## Precalculus (6th Edition) Blitzer

(a) Suppose the above function $f\left( x \right)=\sqrt[3]{x-1}$. Take $f\left( x \right)$ with $y$: $\sqrt[3]{x-1}=y$ Interchange $x$ with $y$: $\sqrt[3]{y-1}=x$ Solve the obtained equation for the value of $y$: Take the cube of both sides of the equation: \begin{align} & {{\left( \sqrt[3]{y-1} \right)}^{3}}={{\left( x \right)}^{3}} \\ & {{\left( y-1 \right)}^{3\times \frac{1}{3}}}={{\left( x \right)}^{3}} \\ & y-1={{\left( x \right)}^{3}} \end{align} Add $1$ to both sides of the equation: \begin{align} & y-1+1={{x}^{3}}+1 \\ & y={{x}^{3}}+1 \end{align} Take $y$ with ${{f}^{-1}}\left( x \right)$: ${{f}^{-1}}\left( x \right)={{x}^{3}}+1$ So, the inverse function is ${{f}^{-1}}\left( x \right)={{x}^{3}}+1$. Thus, the equation of ${{f}^{-1}}\left( x \right)$ with the function $f\left( x \right)=\sqrt{x}+2$ is ${{f}^{-1}}\left( x \right)={{x}^{3}}+1$. (b) Suppose the above equation $f\left( x \right)=\sqrt[3]{x-1}$. Put $f\left( x \right)$ with $y$: $\sqrt[3]{x-1}=y$ Put $y=1$ to solve for the value of $x$: $\sqrt[3]{x-1}=1$ Take the cube of both sides: \begin{align} & {{\left( \sqrt[3]{x-1} \right)}^{3}}=1 \\ & x-1=1 \\ & x=2 \end{align} So, the point A is $\left( 2,1 \right)$. Now, put $x=1$ in the equation $\sqrt[3]{x-1}=y$ to solve for the value of $y$: \begin{align} & \sqrt[3]{1-1}=y \\ & y=0 \end{align} So, the point $B$ is $\left( 1,0 \right)$. Put $y=2$ in the equation $\sqrt[3]{x-1}=y$ to solve for the value of $x$: \begin{align} & \sqrt[3]{x-1}=2 \\ & x-1=8 \\ & x=9 \end{align} So, the point C is $\left( 9,2 \right)$. Since inverse of a function exists.

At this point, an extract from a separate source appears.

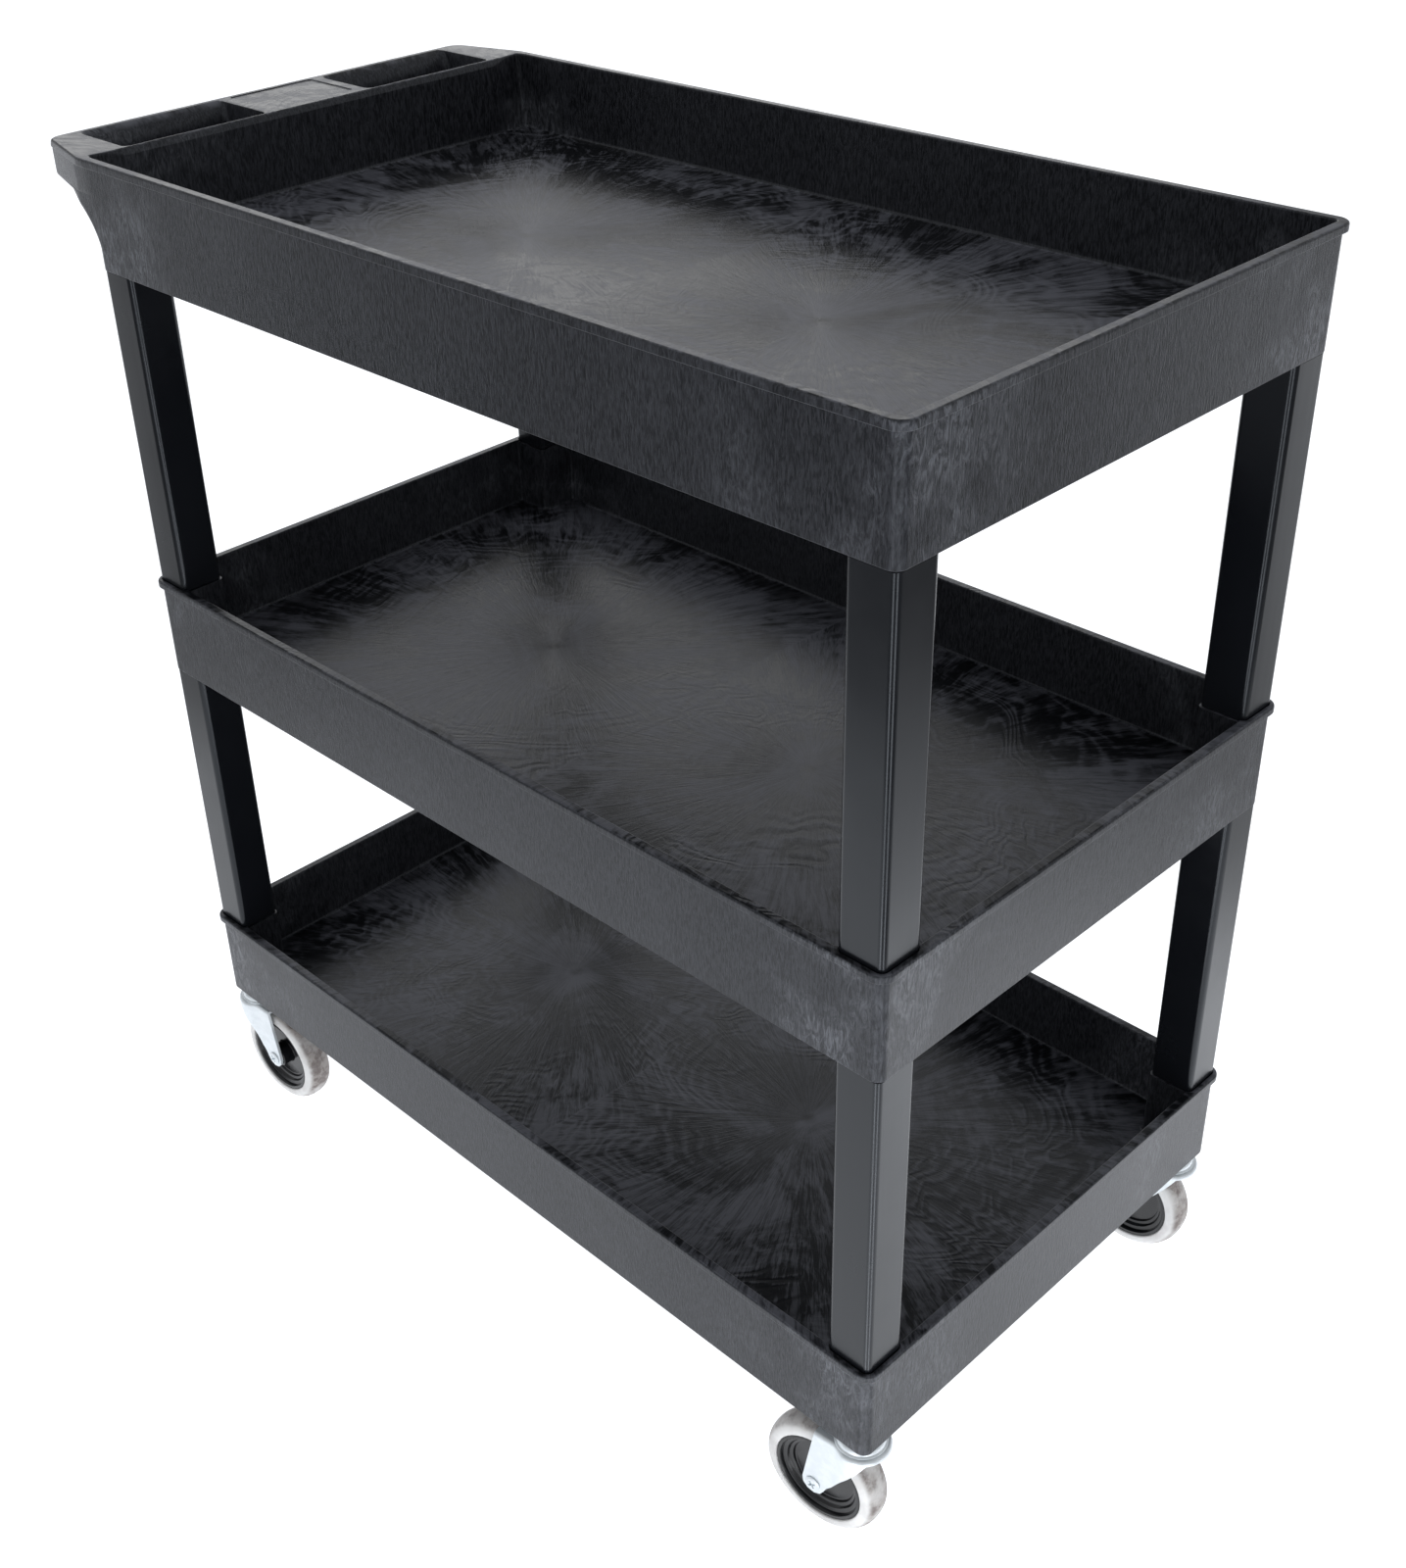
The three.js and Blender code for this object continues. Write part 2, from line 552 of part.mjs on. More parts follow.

Therefore, points to the plot inverse function are ${{A}_{1}}=\left( 1,2 \right)$ , ${{B}_{1}}=\left( 0,1 \right)$ and ${{C}_{1}}=\left( 2,9 \right)$. Plot all the points on the same graph for both the function and its inverse as shown above: (c) The domain and range of the function $f$ are $\left( \infty ,-\infty \right)$ and the domain and range of the function ${{f}^{-1}}$ are $\left( \infty ,-\infty \right)$.